Write out every record below exactly as it appears.
--- START Dataset extract ---
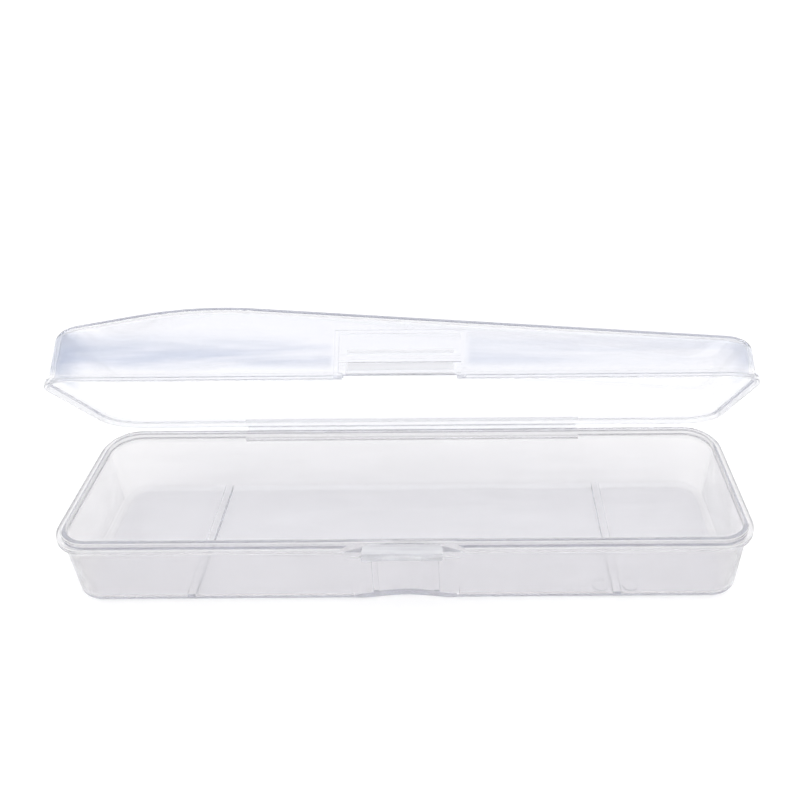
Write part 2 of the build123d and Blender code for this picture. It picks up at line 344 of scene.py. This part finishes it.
def between(tree, value, low, high, to_low=0.0, to_high=1.0):
    """A smooth rise from one value to another while the input goes from low to high."""
    rise = add_node(
        tree, "ShaderNodeMapRange",
        {"Value": value, "From Min": low, "From Max": high, "To Min": to_low, "To Max": to_high},
        interpolation_type="SMOOTHSTEP",
    )
    return rise.outputs["Result"]


def times(tree, first, second):
    """The product of two numbers."""
    return add_node(tree, "ShaderNodeMath", {0: first, 1: second}, operation="MULTIPLY").outputs[0]


def flow_streaks(tree, place, length, width):
    """Streaks that the melt leaves as it runs along the mould, from 0 to 1."""
    stretched = add_node(
        tree, "ShaderNodeMapping", {"Vector": place, "Scale": (1 / length, 1 / width, 1 / width)}
    )
    noise = add_node(
        tree, "ShaderNodeTexNoise",
        {"Vector": stretched.outputs["Vector"], "Scale": 1.0, "Detail": 4.0, "Roughness": 0.55,
         "Distortion": 0.4},
    )
    return noise.outputs["Fac"]


def larger(tree, first, second):
    """The larger of two numbers."""
    return add_node(tree, "ShaderNodeMath", {0: first, 1: second}, operation="MAXIMUM").outputs[0]


def depth_inside(tree, place, half_length, half_width, corner):
    """How far a point lies inside an upright wall with rounded corners."""
    mirrored = add_node(tree, "ShaderNodeVectorMath", {0: place}, operation="ABSOLUTE").outputs[0]
    beyond = add_node(
        tree, "ShaderNodeVectorMath", {0: mirrored, 1: (half_length - corner, half_width - corner, 1.0)},
        operation="SUBTRACT",
    ).outputs[0]
    outward = add_node(
        tree, "ShaderNodeVectorMath", {0: beyond, 1: (0, 0, 0)}, operation="MAXIMUM"
    ).outputs[0]
    reach = add_node(tree, "ShaderNodeVectorMath", {0: outward}, operation="LENGTH").outputs["Value"]
    return add_node(tree, "ShaderNodeMath", {0: corner, 1: reach}, operation="SUBTRACT").outputs[0]


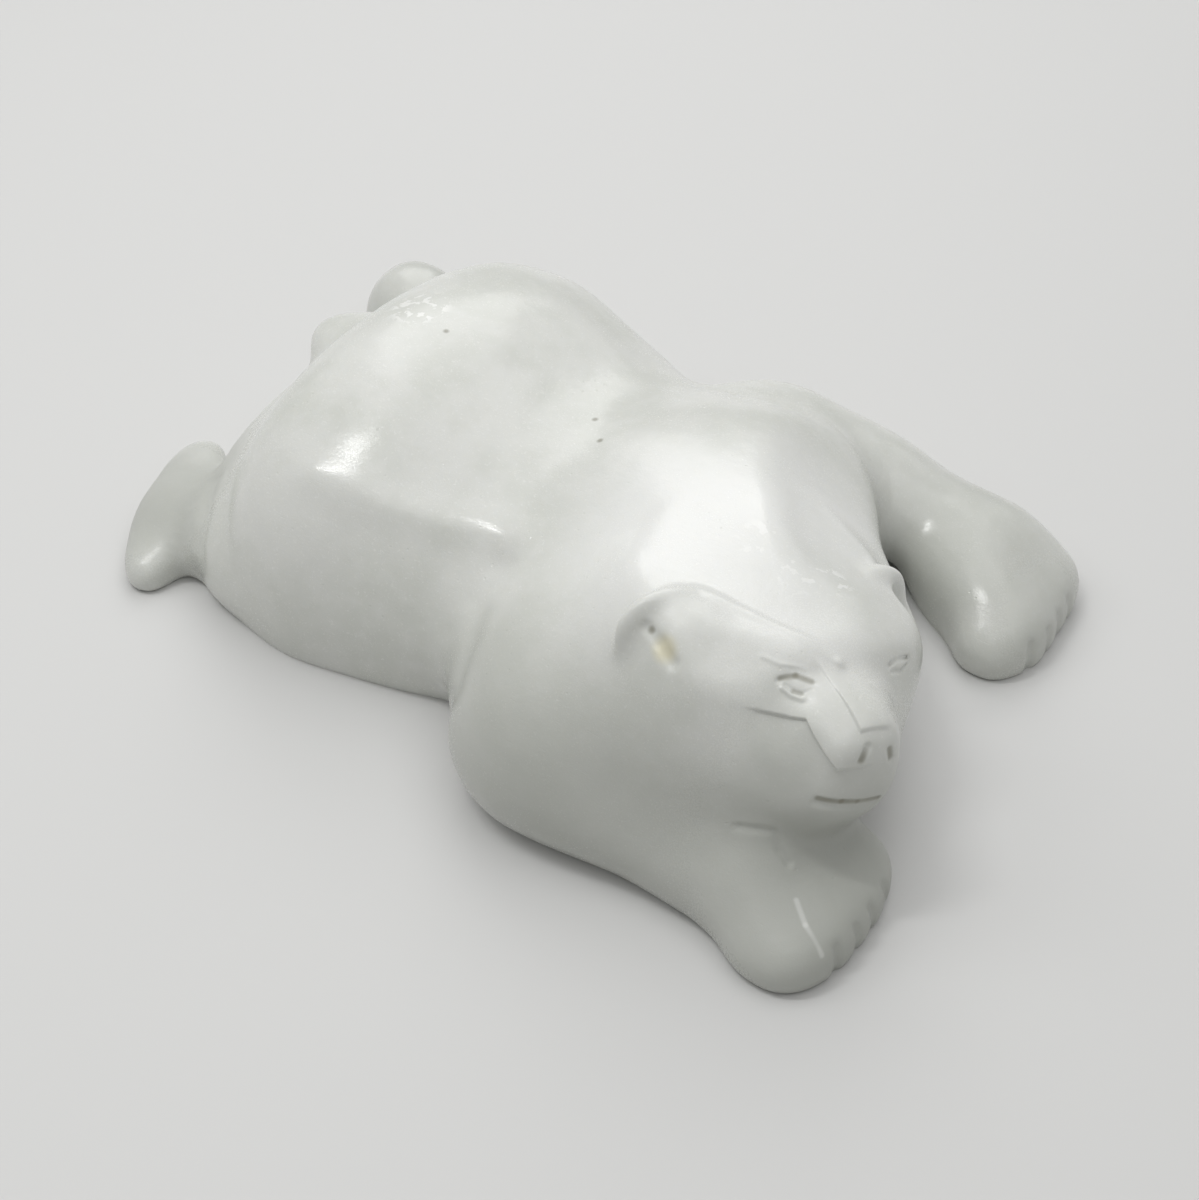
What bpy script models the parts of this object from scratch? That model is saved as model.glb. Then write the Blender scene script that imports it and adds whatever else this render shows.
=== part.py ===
# A polar bear carved from one piece of soft white stone. It lies sprawled on its belly with the forelegs
# stretched out in front, the hind feet splayed behind, and the head raised and turned to its right.
#
# The bear faces +X, its left side is +Y, and it lies on the plane z = 0. The origin is the middle of
# the underside. All sizes are in metres and all angles in degrees.
#
# Each rounded mass of the body is a plain primitive first. The primitives are fused into one blank, as a
# carver saws and rasps a block. The finished surface is then a rule: the distance to every mass, with
# each join eased by its own radius, the broad planes cut flat, and the eyes, ears, nostrils, mouth and
# toes cut in. The blank's vertices are drawn onto that surface, and the underside is cut flat.

from math import cos, radians, sin

import bmesh
import bpy
import numpy as np
from mathutils import Matrix, Vector

# The trunk's masses, rear to front: where each is centred, its half-sizes and its fullness.
# Fullness 2 is an ellipsoid, and a larger value squares its shoulders.
RUMP_CENTRE = (-0.0650, 0.0, 0.0060)
RUMP_HALF = (0.0270, 0.0520, 0.0235)
RUMP_FULLNESS = 2.1
HIPS_CENTRE = (-0.0430, 0.0, 0.0125)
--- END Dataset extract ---
Worked answer>
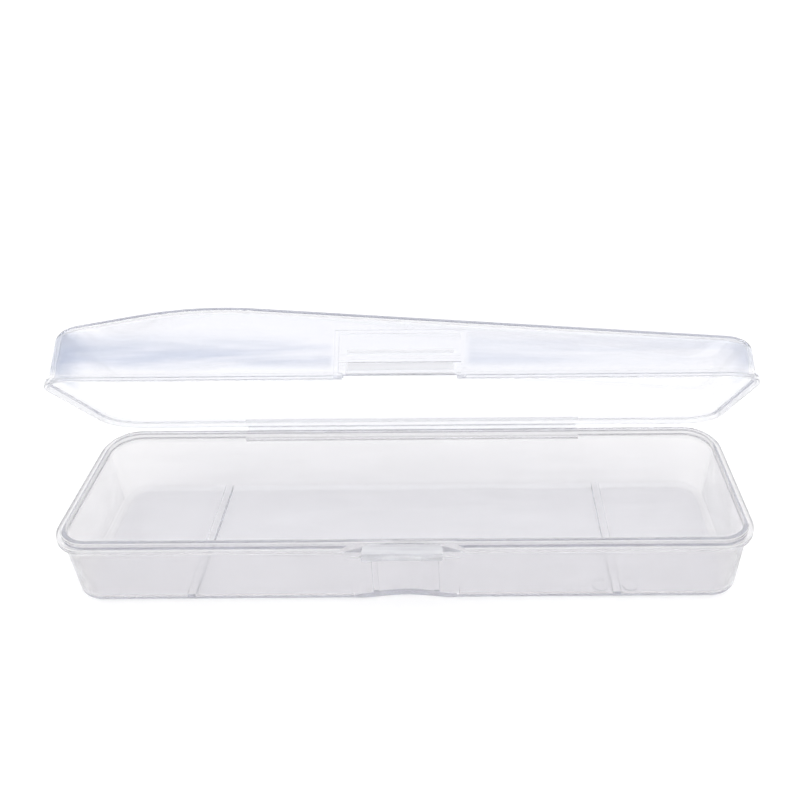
Write part 2 of the build123d and Blender code for this picture. It picks up at line 344 of scene.py. This part finishes it.
def between(tree, value, low, high, to_low=0.0, to_high=1.0):
    """A smooth rise from one value to another while the input goes from low to high."""
    rise = add_node(
        tree, "ShaderNodeMapRange",
        {"Value": value, "From Min": low, "From Max": high, "To Min": to_low, "To Max": to_high},
        interpolation_type="SMOOTHSTEP",
    )
    return rise.outputs["Result"]


def times(tree, first, second):
    """The product of two numbers."""
    return add_node(tree, "ShaderNodeMath", {0: first, 1: second}, operation="MULTIPLY").outputs[0]


def flow_streaks(tree, place, length, width):
    """Streaks that the melt leaves as it runs along the mould, from 0 to 1."""
    stretched = add_node(
        tree, "ShaderNodeMapping", {"Vector": place, "Scale": (1 / length, 1 / width, 1 / width)}
    )
    noise = add_node(
        tree, "ShaderNodeTexNoise",
        {"Vector": stretched.outputs["Vector"], "Scale": 1.0, "Detail": 4.0, "Roughness": 0.55,
         "Distortion": 0.4},
    )
    return noise.outputs["Fac"]


def larger(tree, first, second):
    """The larger of two numbers."""
    return add_node(tree, "ShaderNodeMath", {0: first, 1: second}, operation="MAXIMUM").outputs[0]


def depth_inside(tree, place, half_length, half_width, corner):
    """How far a point lies inside an upright wall with rounded corners."""
    mirrored = add_node(tree, "ShaderNodeVectorMath", {0: place}, operation="ABSOLUTE").outputs[0]
    beyond = add_node(
        tree, "ShaderNodeVectorMath", {0: mirrored, 1: (half_length - corner, half_width - corner, 1.0)},
        operation="SUBTRACT",
    ).outputs[0]
    outward = add_node(
        tree, "ShaderNodeVectorMath", {0: beyond, 1: (0, 0, 0)}, operation="MAXIMUM"
    ).outputs[0]
    reach = add_node(tree, "ShaderNodeVectorMath", {0: outward}, operation="LENGTH").outputs["Value"]
    return add_node(tree, "ShaderNodeMath", {0: corner, 1: reach}, operation="SUBTRACT").outputs[0]


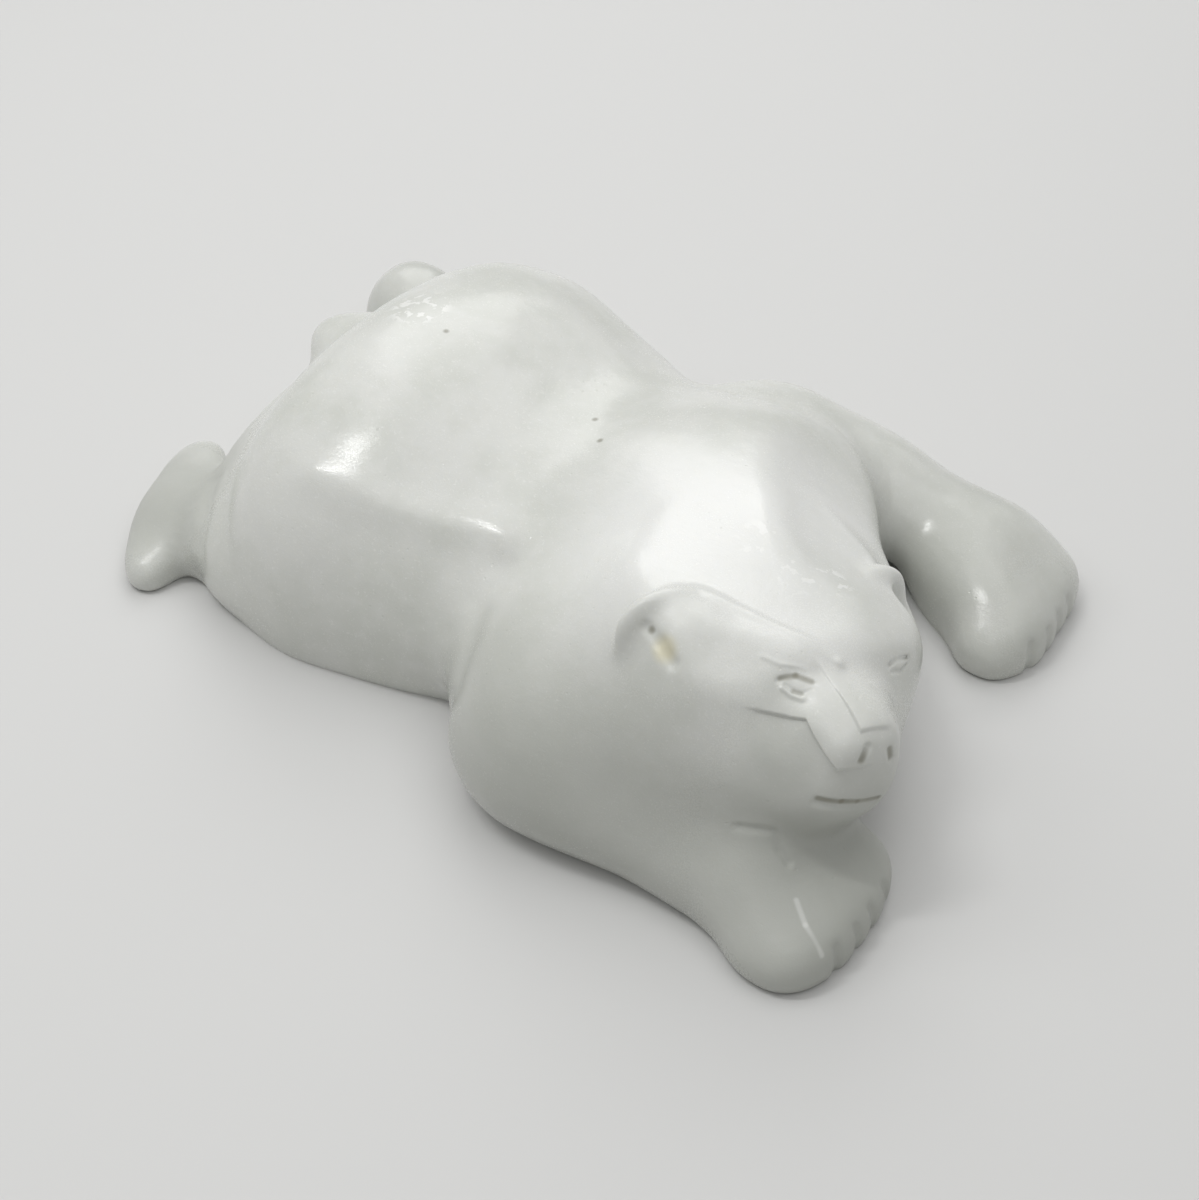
What bpy script models the parts of this object from scratch? That model is saved as model.glb. Then write the Blender scene script that imports it and adds whatever else this render shows.
=== part.py ===
# A polar bear carved from one piece of soft white stone. It lies sprawled on its belly with the forelegs
# stretched out in front, the hind feet splayed behind, and the head raised and turned to its right.
#
# The bear faces +X, its left side is +Y, and it lies on the plane z = 0. The origin is the middle of
# the underside. All sizes are in metres and all angles in degrees.
#
# Each rounded mass of the body is a plain primitive first. The primitives are fused into one blank, as a
# carver saws and rasps a block. The finished surface is then a rule: the distance to every mass, with
# each join eased by its own radius, the broad planes cut flat, and the eyes, ears, nostrils, mouth and
# toes cut in. The blank's vertices are drawn onto that surface, and the underside is cut flat.

from math import cos, radians, sin

import bmesh
import bpy
import numpy as np
from mathutils import Matrix, Vector

# The trunk's masses, rear to front: where each is centred, its half-sizes and its fullness.
# Fullness 2 is an ellipsoid, and a larger value squares its shoulders.
RUMP_CENTRE = (-0.0650, 0.0, 0.0060)
RUMP_HALF = (0.0270, 0.0520, 0.0235)
RUMP_FULLNESS = 2.1
HIPS_CENTRE = (-0.0430, 0.0, 0.0125)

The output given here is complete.